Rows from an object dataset
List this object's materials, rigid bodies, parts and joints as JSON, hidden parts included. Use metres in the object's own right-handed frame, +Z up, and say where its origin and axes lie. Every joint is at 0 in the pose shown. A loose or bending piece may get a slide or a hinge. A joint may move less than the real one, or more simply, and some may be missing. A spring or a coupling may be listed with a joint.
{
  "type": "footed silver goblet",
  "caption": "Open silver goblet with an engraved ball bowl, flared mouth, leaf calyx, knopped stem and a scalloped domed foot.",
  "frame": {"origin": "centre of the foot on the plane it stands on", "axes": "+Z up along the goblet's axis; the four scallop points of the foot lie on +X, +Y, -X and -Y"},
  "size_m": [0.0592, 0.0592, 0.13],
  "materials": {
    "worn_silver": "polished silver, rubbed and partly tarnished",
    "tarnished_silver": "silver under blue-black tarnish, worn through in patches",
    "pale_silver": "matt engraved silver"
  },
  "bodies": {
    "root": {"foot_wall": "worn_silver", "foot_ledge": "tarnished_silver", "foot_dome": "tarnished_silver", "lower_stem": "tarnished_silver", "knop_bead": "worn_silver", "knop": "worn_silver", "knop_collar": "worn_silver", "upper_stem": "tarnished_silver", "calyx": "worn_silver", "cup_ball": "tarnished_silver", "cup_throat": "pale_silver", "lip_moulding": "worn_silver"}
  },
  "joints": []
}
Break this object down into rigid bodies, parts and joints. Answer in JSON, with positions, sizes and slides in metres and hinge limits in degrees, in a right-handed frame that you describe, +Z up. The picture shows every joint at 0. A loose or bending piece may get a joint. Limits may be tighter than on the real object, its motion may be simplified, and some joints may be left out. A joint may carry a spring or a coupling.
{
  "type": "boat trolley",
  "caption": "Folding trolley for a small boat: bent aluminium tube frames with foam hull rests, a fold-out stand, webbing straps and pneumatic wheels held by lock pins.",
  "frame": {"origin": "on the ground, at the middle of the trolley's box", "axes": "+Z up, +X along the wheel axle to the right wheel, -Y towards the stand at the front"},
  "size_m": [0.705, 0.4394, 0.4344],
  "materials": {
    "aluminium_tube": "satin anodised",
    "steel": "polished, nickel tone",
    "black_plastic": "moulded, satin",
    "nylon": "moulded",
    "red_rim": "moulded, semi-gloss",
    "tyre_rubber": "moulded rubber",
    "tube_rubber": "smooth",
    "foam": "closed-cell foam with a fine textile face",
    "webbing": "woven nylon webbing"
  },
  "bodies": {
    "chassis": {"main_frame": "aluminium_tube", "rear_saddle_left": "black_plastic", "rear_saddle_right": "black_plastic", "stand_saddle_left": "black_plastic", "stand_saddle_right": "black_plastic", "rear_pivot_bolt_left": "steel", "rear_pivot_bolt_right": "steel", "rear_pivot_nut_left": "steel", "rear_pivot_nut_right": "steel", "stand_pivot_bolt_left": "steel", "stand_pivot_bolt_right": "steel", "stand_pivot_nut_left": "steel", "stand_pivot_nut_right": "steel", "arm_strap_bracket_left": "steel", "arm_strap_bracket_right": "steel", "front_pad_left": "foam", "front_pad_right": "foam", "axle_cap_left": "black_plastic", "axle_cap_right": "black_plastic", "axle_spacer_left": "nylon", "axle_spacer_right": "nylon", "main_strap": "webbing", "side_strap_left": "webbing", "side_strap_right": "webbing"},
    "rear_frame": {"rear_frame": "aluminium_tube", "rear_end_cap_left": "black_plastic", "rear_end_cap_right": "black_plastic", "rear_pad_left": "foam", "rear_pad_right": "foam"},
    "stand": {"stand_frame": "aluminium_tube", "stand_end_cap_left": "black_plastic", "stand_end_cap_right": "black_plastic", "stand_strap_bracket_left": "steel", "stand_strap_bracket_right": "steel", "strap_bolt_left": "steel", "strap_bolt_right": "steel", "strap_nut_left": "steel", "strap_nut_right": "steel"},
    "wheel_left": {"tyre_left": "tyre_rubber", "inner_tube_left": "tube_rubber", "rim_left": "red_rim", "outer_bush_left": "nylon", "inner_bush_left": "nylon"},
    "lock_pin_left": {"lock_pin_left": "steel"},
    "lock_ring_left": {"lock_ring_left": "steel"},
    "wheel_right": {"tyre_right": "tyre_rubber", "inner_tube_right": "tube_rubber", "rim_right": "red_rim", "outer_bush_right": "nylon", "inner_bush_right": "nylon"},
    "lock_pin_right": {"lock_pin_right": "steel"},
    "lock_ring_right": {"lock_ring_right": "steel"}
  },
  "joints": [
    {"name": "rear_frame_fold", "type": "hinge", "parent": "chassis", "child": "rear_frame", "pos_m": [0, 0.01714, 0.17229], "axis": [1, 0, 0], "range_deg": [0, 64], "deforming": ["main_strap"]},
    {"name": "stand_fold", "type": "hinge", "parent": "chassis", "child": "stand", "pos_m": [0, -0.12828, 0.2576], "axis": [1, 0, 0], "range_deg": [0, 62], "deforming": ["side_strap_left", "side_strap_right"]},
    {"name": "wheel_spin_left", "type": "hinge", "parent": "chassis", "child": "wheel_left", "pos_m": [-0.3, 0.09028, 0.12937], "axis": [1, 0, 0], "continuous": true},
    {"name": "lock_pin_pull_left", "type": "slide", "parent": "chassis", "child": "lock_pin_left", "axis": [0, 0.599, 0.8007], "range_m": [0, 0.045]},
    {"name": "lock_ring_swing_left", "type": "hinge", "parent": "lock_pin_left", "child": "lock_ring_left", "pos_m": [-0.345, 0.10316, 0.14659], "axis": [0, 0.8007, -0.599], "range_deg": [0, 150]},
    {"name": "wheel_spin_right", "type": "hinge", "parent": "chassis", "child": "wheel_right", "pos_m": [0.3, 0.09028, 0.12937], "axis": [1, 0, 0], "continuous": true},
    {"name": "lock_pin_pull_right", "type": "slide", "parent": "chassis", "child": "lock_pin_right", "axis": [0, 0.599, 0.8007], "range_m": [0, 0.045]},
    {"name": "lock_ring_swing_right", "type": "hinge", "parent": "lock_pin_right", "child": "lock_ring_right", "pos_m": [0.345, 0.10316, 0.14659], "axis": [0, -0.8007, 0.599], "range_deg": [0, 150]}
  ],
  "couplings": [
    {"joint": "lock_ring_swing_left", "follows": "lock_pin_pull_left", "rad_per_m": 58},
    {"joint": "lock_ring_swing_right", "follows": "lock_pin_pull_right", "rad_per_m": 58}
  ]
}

==

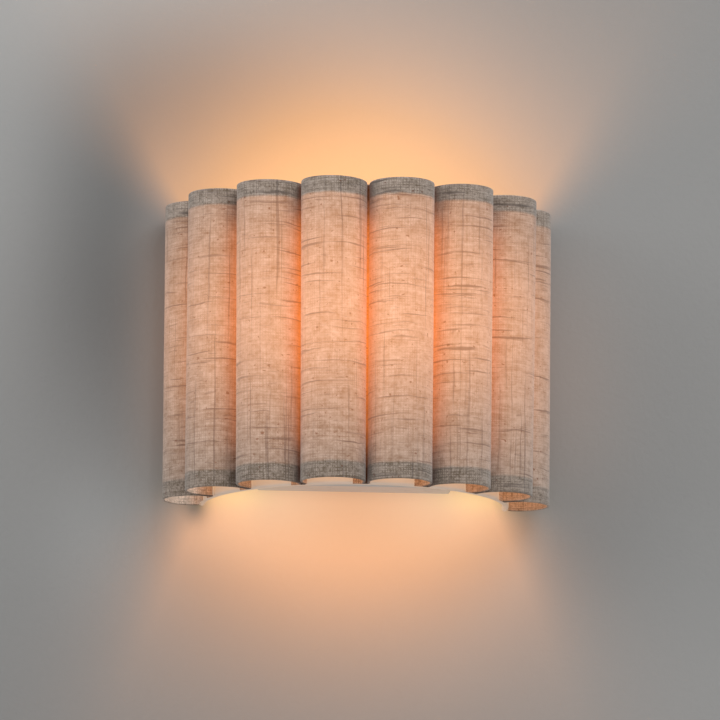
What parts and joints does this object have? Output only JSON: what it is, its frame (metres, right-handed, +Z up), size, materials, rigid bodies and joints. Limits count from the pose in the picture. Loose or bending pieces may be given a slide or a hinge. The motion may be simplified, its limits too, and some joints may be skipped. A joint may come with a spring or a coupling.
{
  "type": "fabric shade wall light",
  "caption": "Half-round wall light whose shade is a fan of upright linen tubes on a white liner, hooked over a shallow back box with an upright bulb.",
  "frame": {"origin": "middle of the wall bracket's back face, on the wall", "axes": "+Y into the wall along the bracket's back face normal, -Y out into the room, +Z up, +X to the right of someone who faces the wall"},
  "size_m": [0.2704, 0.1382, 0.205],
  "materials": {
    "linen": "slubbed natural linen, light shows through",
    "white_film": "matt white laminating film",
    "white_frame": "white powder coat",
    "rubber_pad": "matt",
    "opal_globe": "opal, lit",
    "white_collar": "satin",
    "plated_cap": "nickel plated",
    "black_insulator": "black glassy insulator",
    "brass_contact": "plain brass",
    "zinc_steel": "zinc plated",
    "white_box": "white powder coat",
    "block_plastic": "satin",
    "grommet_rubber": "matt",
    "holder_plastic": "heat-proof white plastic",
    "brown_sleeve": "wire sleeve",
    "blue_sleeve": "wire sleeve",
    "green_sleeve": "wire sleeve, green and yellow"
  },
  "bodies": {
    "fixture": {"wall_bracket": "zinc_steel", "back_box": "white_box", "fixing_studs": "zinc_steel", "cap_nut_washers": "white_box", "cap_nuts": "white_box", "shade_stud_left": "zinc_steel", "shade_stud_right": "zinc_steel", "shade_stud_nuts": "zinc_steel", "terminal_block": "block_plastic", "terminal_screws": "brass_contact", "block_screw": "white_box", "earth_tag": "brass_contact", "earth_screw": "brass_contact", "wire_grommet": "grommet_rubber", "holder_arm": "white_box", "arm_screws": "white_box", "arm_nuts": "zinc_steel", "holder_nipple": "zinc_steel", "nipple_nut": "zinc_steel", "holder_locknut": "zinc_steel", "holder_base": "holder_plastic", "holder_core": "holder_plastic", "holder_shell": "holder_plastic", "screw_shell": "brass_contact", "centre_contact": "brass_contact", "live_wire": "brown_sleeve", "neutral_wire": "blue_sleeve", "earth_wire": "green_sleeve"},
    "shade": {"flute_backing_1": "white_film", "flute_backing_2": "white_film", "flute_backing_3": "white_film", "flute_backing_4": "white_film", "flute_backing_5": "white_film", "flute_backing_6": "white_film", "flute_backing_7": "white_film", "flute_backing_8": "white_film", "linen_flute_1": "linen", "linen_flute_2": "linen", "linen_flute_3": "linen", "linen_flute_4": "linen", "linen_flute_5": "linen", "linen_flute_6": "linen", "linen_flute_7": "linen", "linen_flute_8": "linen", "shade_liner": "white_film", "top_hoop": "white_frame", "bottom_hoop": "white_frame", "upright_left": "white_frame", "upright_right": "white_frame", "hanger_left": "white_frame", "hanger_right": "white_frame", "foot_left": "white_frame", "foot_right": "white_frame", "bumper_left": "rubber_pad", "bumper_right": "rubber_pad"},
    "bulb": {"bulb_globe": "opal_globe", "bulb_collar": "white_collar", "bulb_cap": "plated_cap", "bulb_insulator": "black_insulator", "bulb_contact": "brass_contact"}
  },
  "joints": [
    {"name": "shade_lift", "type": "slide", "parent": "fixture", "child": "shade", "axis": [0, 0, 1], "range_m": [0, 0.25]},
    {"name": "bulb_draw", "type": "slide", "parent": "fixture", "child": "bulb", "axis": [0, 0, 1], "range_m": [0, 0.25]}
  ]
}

__Your task__:
Ascertain the number of lines in the entries that include the word "into", and report only that number.

__Final answer__:
2